As I said earlier, I can't think of any conceptual explanations that don't involve any math--if someone else can think of one hopefully they'll jump in, but it may just be that there is no such purely conceptual explanation.

 

[robphy]

Ah yeah, I see. Ok. So that explains why there's a minus mathematically. But I'm going to be annoying and ask again for a different explenation so that I'll understand it. So that it makes sense.

And yeah, the Latex is a lot easier to read.

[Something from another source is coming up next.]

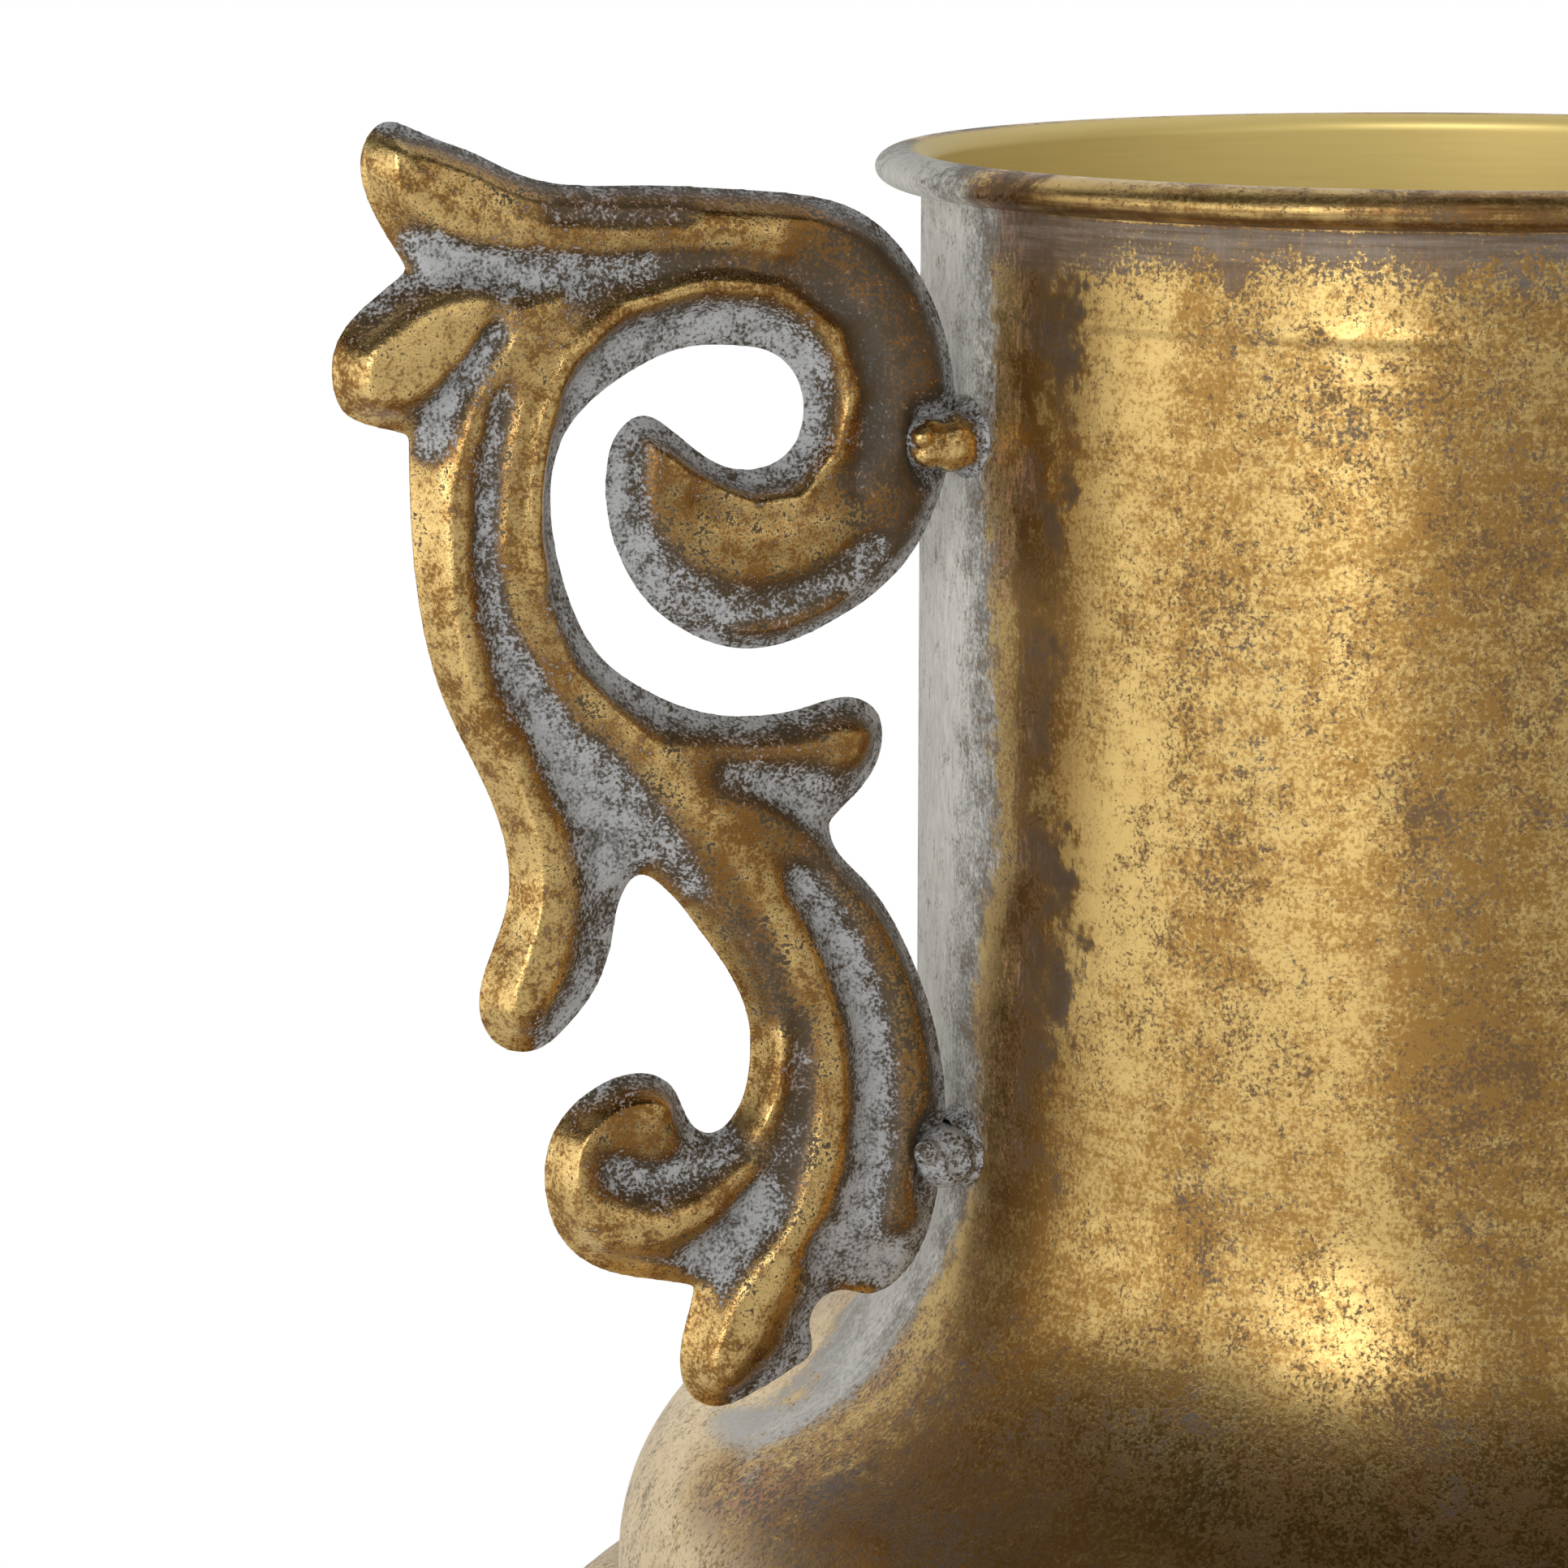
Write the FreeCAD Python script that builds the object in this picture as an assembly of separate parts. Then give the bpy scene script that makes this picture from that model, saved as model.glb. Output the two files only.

So, does the geometric interpretation using a hyperbola that I described in post #21 https://www.physicsforums.com/showpost.php?p=541106&postcount=21
make sense?

How about the physical interpretation that I described in post #56
https://www.physicsforums.com/showpost.php?p=549398&postcount=56 ?

 

[Mortimer]

Ah yeah, I see. Ok. So that explains why there's a minus mathematically. But I'm going to be annoying and ask again for a different explenation so that I'll understand it. So that it makes sense.

In a last attempt to try and make you understand it (and promote Euclidean special relativity) I have put my remarks of posts #33, 36 and 42 in a web page that you find http://www.rfjvanlinden171.freeler.nl/4vectors. Maybe it helps.

 

[NanakiXIII]

robphy, the first post just makes little sense to me. The second isn't much better, I've forgotten what it's about by the time I'm halfway. It just seems to advanced.

Ok, I just thought of something when looking at that site. ds^2=c^2dt^2-dA^2, so if you turn that around, c^2dt^2=ds^2+dA^2. This has been said before, I think. But I just realized, no idea why that happened just now, that that means that c^2dt^2 is the 'long side of the triangle', of which I can never remember the proper name. This makes no sense to me. Why is the temporal dimension bigger or equal to the entire interval, when it is but one of four dimensions used to calculate that interval? I suppose this is exactly the same as what I asked before, only worded differently. But maybe it'll help understand what I don't understand, if anyone didn't.

 

[Mortimer]

But I just realized, no idea why that happened just now, that that means that c^2dt^2 is the 'long side of the triangle'

I think you are getting it now! (it's hypothenuse b.t.w.)
I repeat two pieces of the webpage that are important in this respect:

the components of the Minkowski 4-vector can have no physical meaning. Their function is purely mathematical

and

ds is now no longer the 4D displacement but just the displacement in the time dimension. The factor cdt that plays this role in the Minkowski style of this 4-vector has become the actual 4D displacement

That's it. Simply do not try to seek a physical meaning behind the Minkowski 4-vector. That meaning is only obvious in the Euclidean 4-vector.

 

[robphy]

That's it. Simply do not try to seek a physical meaning behind the Minkowski 4-vector. That meaning is only obvious in the Euclidean 4-vector.

I invite the readers of this thread to read this discussion I had with Mortimer
https://www.physicsforums.com/showthread.php?t=73582 in which I elaborate on the physical interpretation of the velocity 4-vector and its components.

 

[quasar987]

From post #19, in relation to post #9:

But when you calculate the differential ds^2, those intervals become differentials as well. That is x -> dx and t -> dt.

Would you mind writting mathematically what you mean by this statement? Thx.